Synthesizing Images on Perceptual Boundaries of ANNs for Uncovering and Manipulating Human Perceptual Variability
Chen Wei, Chi Zhang, Jiachen Zou, Haotian Deng, Dietmar Heinke,, Quanying Liu

TL;DR
This paper introduces BAM, a computational framework that generates stimuli along neural network decision boundaries to systematically study and manipulate human perceptual variability, validated through large-scale behavioral experiments.
Contribution
The paper presents BAM, a novel method combining neural network boundary sampling with behavioral data to analyze and influence individual perceptual differences.
Findings
Generated stimuli effectively induce perceptual variability.
Personalized models can predict individual perceptual decisions.
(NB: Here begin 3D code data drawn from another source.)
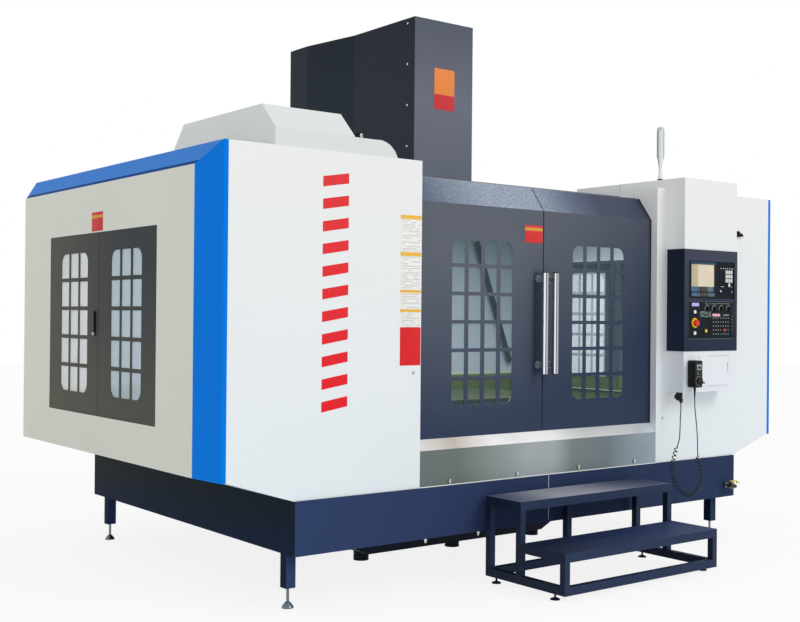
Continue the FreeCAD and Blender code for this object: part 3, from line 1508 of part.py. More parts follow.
def make_curl():
    """Curly stretch of the cable as one unbroken tube, its ends straight for one diameter."""
    route = Route(curl_run)
    total = route.length()
    lead = cable_diameter
    places = 4 * curl_count
    marks = [lead + (total - 2 * lead) * i / places for i in range(places + 1)]
    samples = [(s, helix_place(route, total, s)) for s in marks]
    begin, begin_direction = route.place(0.0)
    finish, finish_direction = route.place(total)
    edges = []
    p, t = begin, begin_direction
    for _, (q, u) in samples:
        edges += biarc(p, t, q, u)
        p, t = q, u
    edges += biarc(p, t, finish, finish_direction)
    tube = sweep(edges, begin, begin_direction, cable_diameter / 2)
    length = sum(edge.Length for edge in edges)
    radii = [edge.Curve.Radius for edge in edges if hasattr(edge.Curve, "Radius")]
    report_tube("pendant_curl", tube, length, radii)
    print("pendant_curl axis radii", [round(r) for r in route.radii])
    print("pendant_curl least gap to itself", round(least_gap(edges), 2))
    return tube


def least_gap(edges):
    """Least gap between turns of the curl, measured on points along its centre line."""
    points = []
    travelled = []
    distance = 0.0
    for edge in edges:
        for i in range(3):
            share = i / 3.0
            parameter = edge.FirstParameter + (edge.LastParameter - edge.FirstParameter) * share
            points.append(edge.valueAt(parameter))
            travelled.append(distance + edge.Length * share)
        distance += edge.Length
    least = 1e9
    apart = math.pi * curl_radius
    for i, p in enumerate(points):
        for j in range(i + 1, len(points)):
            if travelled[j] - travelled[i] > apart:
                least = min(least, (points[j] - p).Length)
    return least - cable_diameter


# ================================================================ drain valve
def make_valve():
    """Ball valve on the tray's front: pipe, ball housing and spout."""
    y = tray_front_y
    toward = Vector(0, -1, 0)
    mouth = y - valve_reach - valve_ball_half - valve_spout
    pipe = Part.makeCylinder(valve_pipe_radius, y - mouth, Vector(valve_x, y, valve_z), toward)
    flats = box(valve_x - 19, valve_x + 19, y - 16, y, valve_z - 17, valve_z + 17)
    ball = Part.makeCylinder(valve_ball_radius, 2 * valve_ball_half,
                             Vector(valve_x, y - valve_reach + valve_ball_half, valve_z), toward)
    stem = cylinder(valve_x, y - valve_reach, valve_z, 6, valve_ball_radius + 8)
    bore = Part.makeCylinder(valve_bore_radius, valve_spout + valve_ball_half,
                             Vector(valve_x, mouth + valve_spout + valve_ball_half - 1, valve_z), toward)
    return fused([pipe, flats, ball, stem]).cut(bore)


def make_valve_lever():
    """Valve lever: bent strip that points to the right when closed."""
    z0 = valve_z + valve_ball_radius + 8 + seat_gap
    y = tray_front_y - valve_reach
    half = lever_width / 2
    root = valve_x - 12
    run = valve_x + lever_length * 0.55
    tip = valve_x + lever_length
    low = z0 - lever_drop
    outline = [(root, z0), (run, z0), (run + 14, low), (tip, low), (tip, low + lever_thickness),
               (run + 16, low + lever_thickness), (run + 2, z0 + lever_thickness),
               (root, z0 + lever_thickness)]
    strip = prism_y(outline, y - half, y + half)
    cap = cylinder(valve_x, y, z0 + lever_thickness, 8, 5)
    return fused([strip, cap])


# ================================================================ assembly
def build_pieces():
    front_panel = make_front_panel()
    side_frame = make_side_frame()
    side_panel = make_side_panel()
    leaf_front = make_side_leaf(True)
    leaf_rear = group([make_side_leaf(False), latch_plate()])
    latch = make_side_latch()
    door = make_door()
    pane = make_door_pane()
    handle = make_door_handle()
    pieces = {
        "bed": make_bed(),
        "column": make_column(),
        "chip_tray": make_tray(),
        "tray_feet": make_tray_feet(),
        "left_front_panel": front_panel,
        "right_front_panel": mirrored(front_panel),
        "left_side_frame": side_frame,
        "right_side_frame": mirrored(side_frame),
        "left_side_panel": side_panel,
        "right_side_panel": mirrored(side_panel),
        "wing_pans": make_wing_pans(),
        "roof_panels": make_roof(),
        "roof_hump": make_hump(),
        "roof_cover": make_cover(),
        "rear_panel": make_rear_panel(),
        "electrical_cabinet": make_cabinet(),
        "column_cover": make_tower(),
        "door_track": make_door_track(),
        "door_sill": make_sill(),
        "front_apron": make_apron(),
        "console_box": make_console_box(),
        "console_fascia": make_fascia(),
        "display_unit": make_display(),
        "operator_panel": make_controls(),
        "signal_lamp": make_lamp(),
        "step_platform": make_steps(),
        "drain_valve": make_valve(),
        "pendant_body": make_pendant(),
        "pendant_cable": make_cable(cable_run, "pendant_cable"),
        "pendant_curl": make_curl(),
        "plug_cable": make_cable(plug_run, "plug_cable"),
        "cable_plug": make_plug(),
        "left_door": door,
        "left_door_window": pane,
        "left_door_handle": handle,
        "right_door": mirrored(door),
        "right_door_window": mirrored(pane),
        "right_door_handle": mirrored(handle),
        "left_side_door_front": leaf_front,
        "left_side_door_rear": leaf_rear,
        "left_side_latch": latch,
        "right_side_door_front": mirrored(leaf_front),
        "right_side_door_rear": mirrored(leaf_rear),
        "right_side_latch": mirrored(latch),
        "saddle": make_saddle(),
        "work_table": make_table(),
        "spindle_head": make_head(),
        "spindle": make_spindle(),
        "tool_carriage": make_carriage(),
        "tool_carousel": make_carousel(),
        "emergency_stop": make_stop(),
        "start_button": make_button(start_x, start_z),
        "halt_button": make_button(halt_x, halt_z),
        "console_flap": make_flap(),
        "pendant_handwheel": make_handwheel(),
        "valve_lever": make_valve_lever(),
    }
    for index, x in enumerate(knob_places):
        pieces["selector_knob_" + str(index + 1)] = make_knob(x)
    return pieces


os.makedirs("parts", exist_ok=True)
for name, shape in build_pieces().items():
    shape.exportStep("parts/" + name + ".step")
    print(name, "solids", len(shape.Solids), "valid", shape.isValid(), "volume", round(shape.Volume / 1e6, 3))
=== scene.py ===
import json
import math

import bmesh
import bpy
from mathutils import Matrix, Vector

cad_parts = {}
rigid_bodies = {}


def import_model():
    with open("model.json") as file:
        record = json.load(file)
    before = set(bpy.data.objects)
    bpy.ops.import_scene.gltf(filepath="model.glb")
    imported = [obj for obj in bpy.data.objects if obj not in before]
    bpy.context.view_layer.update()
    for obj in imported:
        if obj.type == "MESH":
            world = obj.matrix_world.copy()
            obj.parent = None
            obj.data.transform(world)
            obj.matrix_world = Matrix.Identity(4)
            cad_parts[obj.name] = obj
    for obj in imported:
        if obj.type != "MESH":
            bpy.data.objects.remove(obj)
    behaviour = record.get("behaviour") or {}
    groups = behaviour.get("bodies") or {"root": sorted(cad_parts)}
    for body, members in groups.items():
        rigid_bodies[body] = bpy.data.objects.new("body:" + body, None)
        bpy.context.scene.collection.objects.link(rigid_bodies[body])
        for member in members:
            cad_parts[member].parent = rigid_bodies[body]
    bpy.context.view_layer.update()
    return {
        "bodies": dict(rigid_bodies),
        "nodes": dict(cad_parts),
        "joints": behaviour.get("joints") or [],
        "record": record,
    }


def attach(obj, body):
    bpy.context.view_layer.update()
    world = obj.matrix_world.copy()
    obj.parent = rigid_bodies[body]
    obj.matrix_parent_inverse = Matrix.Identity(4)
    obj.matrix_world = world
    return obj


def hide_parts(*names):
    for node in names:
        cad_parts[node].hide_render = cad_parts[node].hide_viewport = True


# Dresses the machining centre: the frame gives the solids, this file gives finishes and small parts.
# Metres. X right along the front, Y into the machine, Z up, floor at 0, front panels at y = 0.

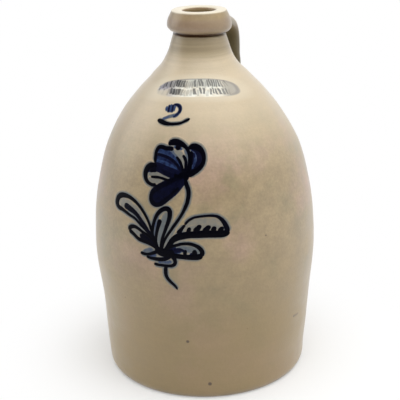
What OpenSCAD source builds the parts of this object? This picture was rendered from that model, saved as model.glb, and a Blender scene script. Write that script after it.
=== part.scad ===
// Two-gallon salt-glazed stoneware jug. A hollow body is thrown in one piece, a collar is
// tooled onto its neck, a pulled strap handle is luted on behind, and brown slip coats the
// inside. The jug stands on z = 0 with its axis on Z, its front at -Y and its handle at +Y.

/* [Thrown body] */
// Radius of the flat foot where it meets the table
foot_r = 93.5; // [84:0.5:97]
// Radius where the rounded heel turns into the wall
heel_r = 99.5; // [98:0.5:104]
// Height of the rounded heel
heel_h = 10; // [6:0.5:16]
// Radius of the nearly upright lower wall
flank_r = 103; // [99:0.5:106]
// Height at which the lower wall is measured
flank_h = 70; // [55:1:85]
// Largest radius of the body
belly_r = 108; // [104:0.5:114]
// Height of the largest radius
belly_h = 134; // [120:1:148]
// Radius of the upper wall
chest_r = 102.2; // [97:0.2:106]
// Height at which the upper wall is measured
chest_h = 191; // [178:1:202]
// Radius of the rounded shoulder
shoulder_r = 90.2; // [85:0.2:95]
// Height at which the shoulder is measured
shoulder_h = 233; // [224:1:242]
// Radius on the steep slope of the shoulder
slope_r = 66.8; // [62:0.2:71]
// Height at which that slope is measured
slope_h = 272; // [265:0.5:279]
// Radius at the foot of the throat
throat_r = 45.8; // [42:0.2:49]
// Height of the foot of the throat
throat_h = 293.5; // [290:0.5:297]
// Radius where the throat turns up into the neck
nape_r = 35.1; // [32.5:0.1:38]
// Height at which the throat turns up
nape_h = 306; // [302:0.5:310]
// Radius of the neck at its top
neck_r = 25; // [24:0.1:27]
// Height of the top of the neck
neck_h = 331.5; // [326:0.5:334]
// Thickness of the wall from flank to nape
wall_t = 6.5; // [5:0.25:9]
// Thickness of the wall at the heel
heel_wall_t = 8; // [6:0.25:11]
// Thickness of the floor
floor_t = 9; // [6:0.5:14]
// Radius of the inside corner between floor and wall
corner_r = 14; // [8:1:20]

/* [Collar and mouth] */
// Height of the groove between neck and collar
groove_h = 4; // [2:0.25:6]
// Depth of that groove into the neck
groove_d = 0.9; // [0.3:0.1:2]
// Height of the tooled collar
collar_h = 19.5; // [16:0.5:26]
// Largest radius of the collar
collar_r = 30.3; // [28.5:0.1:33]
// Radius of the collar at its upper edge
collar_top_r = 25.8; // [24.5:0.1:28]
// Radius of the mouth, which takes a cork
bore_r = 15.5; // [12:0.25:17]
// Thickness of the neck inside the collar
core_t = 6; // [4.5:0.25:7]
// Rounding of the mouth's edge
lip_round = 3; // [1.5:0.25:4]

/* [Strap handle] */
// Distance from the jug's axis to the middle of the strap at its furthest
handle_reach = 68; // [63:0.5:75]
// Distance from the rim down to the middle of the strap where it leaves the collar
handle_drop = 11.5; // [9:0.5:15]
// Height at which the strap comes down on the shoulder
handle_foot_h = 271; // [266:0.5:276]
// Depth to which the middle of the strap is pressed below the wall's surface there
handle_sink = 2; // [0.5:0.1:3]
// Width of the strap at mid length
handle_w = 33; // [24:0.5:38]
// Thickness of the strap at mid length
handle_t = 10.5; // [8:0.25:14]
// Depth of the finger-drawn groove down the strap's back
flute_d = 1.3; // [0:0.1:2.5]
// Width of that groove
flute_w = 9; // [4:0.5:12]
// Length of the tail that is wiped down the shoulder
tail_len = 19; // [10:0.5:26]

/* [Slip lining] */
// Thickness of the brown slip inside
lining_t = 0.6; // [0.4:0.05:1.2]

/* [Hidden] */
$fn = 180;

clay = [0.71, 0.64, 0.53];
clay_dark = [0.62, 0.55, 0.45];
brown_slip = [0.24, 0.13, 0.07];

// Gap at which luted pieces lie, and the overrun of cuts
lute_gap = 0.05;
overrun = 1;

// Steps in which curves are drawn
wall_step = 4.5;
slope_step = 0.5;
arc_steps = 8;
collar_steps = 24;
strap_rings = 56;
strap_sides = 32;

// Sizes that follow from the ones above
collar_base = neck_h + groove_h;
jug_h = collar_base + collar_h;
core_r = bore_r + core_t;
handle_top_h = jug_h - handle_drop;

// Stations of the thrown wall, from heel to neck: height, outer radius, wall thickness
wall = [
    [heel_h, heel_r, heel_wall_t],
    [flank_h, flank_r, wall_t],
    [belly_h, belly_r, wall_t],
    [chest_h, chest_r, wall_t],
    [shoulder_h, shoulder_r, wall_t],
    [slope_h, slope_r, wall_t],
    [throat_h, throat_r, wall_t],
    [nape_h, nape_r, wall_t],
    [neck_h, neck_r, neck_r - bore_r]
];

// The collar's outline: share of its height, then share of the way from its upper radius
// to its largest radius
collar_shares = [[0, 0.3], [0.07, 0.6], [0.17, 0.92], [0.29, 1], [0.4, 0.97], [0.57, 0.8], [0.78, 0.38], [0.95, 0.03]];

// The strap's middle line from the collar to its furthest: share of the way out from the
// neck to the reach, share of the way down, share of the width, share of the thickness,
// and share by which the strap curves round the jug
arch_shares = [
    [-0.1, 0, 1.3, 1.15, 1],
    [0.12, 0.015, 1.24, 1.12, 1],
    [0.46, 0.06, 1.08, 1.04, 0.4],
    [0.77, 0.14, 1, 1, 0],
    [0.94, 0.27, 0.97, 1, 0],
    [1, 0.45, 0.95, 1, 0]
];
// The same from there to the foot, with the first share out from the foot to the reach
landing_shares = [
    [0.73, 0.66, 0.95, 1, 0],
    [0.2, 0.83, 1.04, 1.02, 0.3],
    [0, 0.95, 1.22, 1.02, 0.8]
];
// The tail: share of its length, share of the width, share of the thickness
tail_shares = [[0.2, 1.34, 0.92], [0.5, 1.24, 0.7], [0.8, 0.9, 0.46], [1, 0.4, 0.22]];
// How square the strap's section is, where 2 is an ellipse
strap_power = 2.7;

// Cubic curve through stations p, whose first column is the way along. Column c is read at x.
function grade(p, i, c) = (p[i + 1][c] - p[i][c]) / (p[i + 1][0] - p[i][0]);
function tangent(p, i, c) =
    i == 0 ? grade(p, 0, c)
    : i == len(p) - 1 ? grade(p, i - 1, c)
    : let (before = p[i][0] - p[i - 1][0], after = p[i + 1][0] - p[i][0])
      (grade(p, i - 1, c) * after + grade(p, i, c) * before) / (before + after);
function span(p, x, i = 0) = i >= len(p) - 2 || x < p[i + 1][0] ? i : span(p, x, i + 1);
function curve(p, x, c) =
    let (i = span(p, x), w = p[i + 1][0] - p[i][0], t = (x - p[i][0]) / w)
    p[i][c] * (1 + 2 * t) * pow(1 - t, 2) + p[i + 1][c] * t * t * (3 - 2 * t)
    + w * t * (1 - t) * (tangent(p, i, c) * (1 - t) - tangent(p, i + 1, c) * t);
// Slope of that curve, read a short step either side
function steepness(p, x, c) =
    let (a = max(p[0][0], x - slope_step), b = min(p[len(p) - 1][0], x + slope_step))
    (curve(p, b, c) - curve(p, a, c)) / (b - a);

function even_steps(a, b, n) = [for (i = [0:n]) a + (b - a) * i / n];
function backwards(list) = [for (i = [len(list) - 1:-1:0]) list[i]];
function sum_of(list, i = 0) = i == len(list) - 1 ? list[i] : list[i] + sum_of(list, i + 1);

// Outer radius of the thrown wall at height z, and the point across the wall from there,
// with extra added to the wall's thickness
function outer_r(z) = curve(wall, z, 1);
function inner_point(z, extra) =
    let (
        lean = steepness(wall, z, 1),
        depth = (curve(wall, z, 2) + extra) / norm([1, lean])
    )
    [outer_r(z) - depth, z + depth * lean];
function wall_heights(from) = even_steps(from, neck_h, ceil((neck_h - from) / wall_step));
outer_wall = [for (z = wall_heights(heel_h)) [outer_r(z), z]];
heel = [for (i = [0:arc_steps - 1])
    let (a = 90 * i / arc_steps)
    [foot_r + (heel_r - foot_r) * sin(a), heel_h * (1 - cos(a))]];
// The inner wall stops short of the straight mouth, which then runs on in the bore
inner_wall_h = neck_h - wall_step;
function inner_wall(extra) = [for (z = wall_heights(floor_t + corner_r)) if (z < inner_wall_h) inner_point(z, extra)];
// The rounded corner from the floor up to the wall's first inner point
function inner_corner(extra) =
    let (top = inner_wall(extra)[0], base = floor_t + extra)
    [for (i = [0:arc_steps - 1])
        let (a = 90 * i / arc_steps)
        [top[0] - corner_r * (1 - sin(a)), base + (top[1] - base) * (1 - cos(a))]];

// The mouth's edge turns over from the top down to the bore
mouth_edge = [for (i = [0:arc_steps])
    let (a = 90 * i / arc_steps)
    [bore_r + lip_round * (1 - sin(a)), jug_h - lip_round * (1 - cos(a))]];

module jug_body() {
    groove_r = neck_r - groove_d;
    groove = [
        [groove_r, neck_h + groove_h / 4],
        [groove_r, collar_base],
        [core_r, collar_base],
        [core_r, jug_h]
    ];
    outside = concat([[0, 0]], heel, outer_wall, groove);
    inside = concat(mouth_edge, [[bore_r, neck_h]], backwards(inner_wall(0)), backwards(inner_corner(0)));
    color(clay) rotate_extrude() polygon(concat(outside, inside, [[0, floor_t]]));
}

// The collar's outline from its base to where its top turns over
function collar_side() =
    let (last = len(collar_shares) - 1)
    [for (s = even_steps(0, collar_shares[last][0], collar_steps))
        [collar_top_r + (collar_r - collar_top_r) * curve(collar_shares, s, 1), collar_base + s * collar_h]];

module neck_collar() {
    inner_r = core_r + lute_gap;
    side = collar_side();
    last = side[len(side) - 1];
    rise = jug_h - last[1];
    top = [for (i = [1:arc_steps])
        let (a = 90 * i / arc_steps)
        [last[0] - 1.6 * rise * (1 - cos(a)), last[1] + rise * sin(a)]];
    color(clay) rotate_extrude() polygon(concat([[inner_r, collar_base]], side, top, [[inner_r, jug_h]]));
}

// What the handle is pressed against: body and collar, grown by the luting gap
module handle_seat() {
    skin = [for (p = concat(outer_wall, collar_side())) [p[0] + lute_gap, p[1]]];
    rotate_extrude() polygon(concat([[0, 0]], skin, [[core_r, jug_h + overrun], [0, jug_h + overrun]]));
}

// A solid swept through rings of equally many points, closed at both ends
module swept(rings) {
    n = len(rings[0]);
    last = len(rings) - 1;
    ends = [for (k = [0, last]) sum_of(rings[k]) / n];
    sides = [for (k = [0:last - 1], i = [0:n - 1])
        let (a = k * n + i, b = k * n + (i + 1) % n)
        each [[a, b, b + n], [a, b + n, a + n]]];
    caps = [for (i = [0:n - 1])
        let (j = (i + 1) % n)
        each [[j, i, n * (last + 1)], [last * n + i, last * n + j, n * (last + 1) + 1]]];
    polyhedron(concat([for (ring = rings) each ring], ends), concat(sides, caps));
}

// Stations of the strap: way along, radius from the axis, height, width, thickness, wrap
function way_along(p, i) = i == 0 ? 0 : way_along(p, i - 1) + norm([p[i][0] - p[i - 1][0], p[i][1] - p[i - 1][1]]);
function strap_station(from_r, s) = [
    from_r + s[0] * (handle_reach - from_r),
    handle_top_h - s[1] * (handle_top_h - handle_foot_h),
    s[2] * handle_w,
    s[3] * handle_t,
    s[4]
];
strap = let (
        arch = [for (s = arch_shares) strap_station(neck_r, s)],
        seat_r = outer_r(handle_foot_h) - handle_sink,
        landing = [for (s = landing_shares) strap_station(seat_r, s)],
        tail = [for (s = tail_shares)
            let (z = handle_foot_h - s[0] * tail_len * cos(atan(steepness(wall, handle_foot_h, 1))))
            [outer_r(z), z, s[1] * handle_w, s[2] * handle_t, 1]],
        all = concat(arch, landing, tail)
    )
    [for (i = [0:len(all) - 1]) concat([way_along(all, i)], all[i])];
strap_len = strap[len(strap) - 1][0];

// One ring of the strap at distance s along it: a squared oval with a groove down its back.
// Where the strap is pressed on, its width curves round the jug's axis.
function strap_ring(s) =
    let (
        y = curve(strap, s, 1),
        z = curve(strap, s, 2),
        w = curve(strap, s, 3) / 2,
        t = curve(strap, s, 4) / 2,
        wrap = min(1, max(0, curve(strap, s, 5))),
        course = [steepness(strap, s, 1), steepness(strap, s, 2)],
        d = course / norm(course)
    )
    [for (i = [0:strap_sides - 1])
        let (
            a = 360 * (i + 0.5) / strap_sides,
            across = w * sign(cos(a)) * pow(abs(cos(a)), 2 / strap_power),
            oval = t * sign(sin(a)) * pow(abs(sin(a)), 2 / strap_power),
            flute = sin(a) > 0 ? 2 * t / handle_t * flute_d * exp(-pow(2 * across / flute_w, 2)) : 0,
            out = oval - flute,
            reach = y - d[1] * out,
            turn = across / y * 180 / PI
        )
        [
            (1 - wrap) * across + wrap * reach * sin(turn),
            (1 - wrap) * reach + wrap * reach * cos(turn),
            z + d[0] * out
        ]];

module strap_handle() {
    color(clay_dark) difference() {
        swept([for (s = even_steps(0, strap_len, strap_rings)) strap_ring(s)]);
        handle_seat();
    }
}

// A coat over the inner wall and floor, which thins out where the mouth begins
module slip_lining() {
    coat = concat([[0, floor_t + lining_t]], inner_corner(lining_t), inner_wall(lining_t));
    back = concat([[bore_r, neck_h]], backwards(inner_wall(0)), backwards(inner_corner(0)), [[0, floor_t]]);
    color(brown_slip) rotate_extrude() polygon(concat(coat, back));
}

jug_body();
neck_collar();
strap_handle();
slip_lining();
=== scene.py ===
"""Salt-glazed stoneware jug with a cobalt flower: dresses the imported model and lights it."""
import bisect
import math

import bmesh
import bpy
from mathutils import Matrix, Vector, noise


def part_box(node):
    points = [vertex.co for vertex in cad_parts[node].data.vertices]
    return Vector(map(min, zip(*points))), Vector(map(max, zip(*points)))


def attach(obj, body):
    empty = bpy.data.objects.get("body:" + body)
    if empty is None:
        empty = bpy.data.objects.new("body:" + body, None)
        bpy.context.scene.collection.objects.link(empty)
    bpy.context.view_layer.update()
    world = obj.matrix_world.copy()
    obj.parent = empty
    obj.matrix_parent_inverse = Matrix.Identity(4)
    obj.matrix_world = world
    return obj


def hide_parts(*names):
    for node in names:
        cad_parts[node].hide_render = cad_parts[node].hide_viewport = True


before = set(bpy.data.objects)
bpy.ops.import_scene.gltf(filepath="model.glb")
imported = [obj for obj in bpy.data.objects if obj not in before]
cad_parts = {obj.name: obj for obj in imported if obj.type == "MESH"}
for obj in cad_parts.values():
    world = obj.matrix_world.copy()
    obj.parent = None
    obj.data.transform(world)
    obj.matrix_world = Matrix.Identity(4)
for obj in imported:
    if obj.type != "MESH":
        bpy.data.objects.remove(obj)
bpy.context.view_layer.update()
MM = 0.001

# The jug's main heights, from the frame
JUG_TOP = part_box("jug_body")[1].z
COLLAR_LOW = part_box("neck_collar")[0].z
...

Manipulation of perceptual decisions is achievable through adversarial stimuli.
Abstract
Human decision-making in cognitive tasks and daily life exhibits considerable variability, shaped by factors such as task difficulty, individual preferences, and personal experiences. Understanding this variability across individuals is essential for uncovering the perceptual and decision-making mechanisms that humans rely on when faced with uncertainty and ambiguity. We present a computational framework BAM (Boundary Alignment & Manipulation framework) that combines perceptual boundary sampling in ANNs and human behavioral experiments to systematically investigate this phenomenon. Our perceptual boundary sampling algorithm generates stimuli along ANN decision boundaries that intrinsically induce significant perceptual variability. The efficacy of these stimuli is empirically validated through large-scale behavioral experiments involving 246 participants across 116,715 trials,…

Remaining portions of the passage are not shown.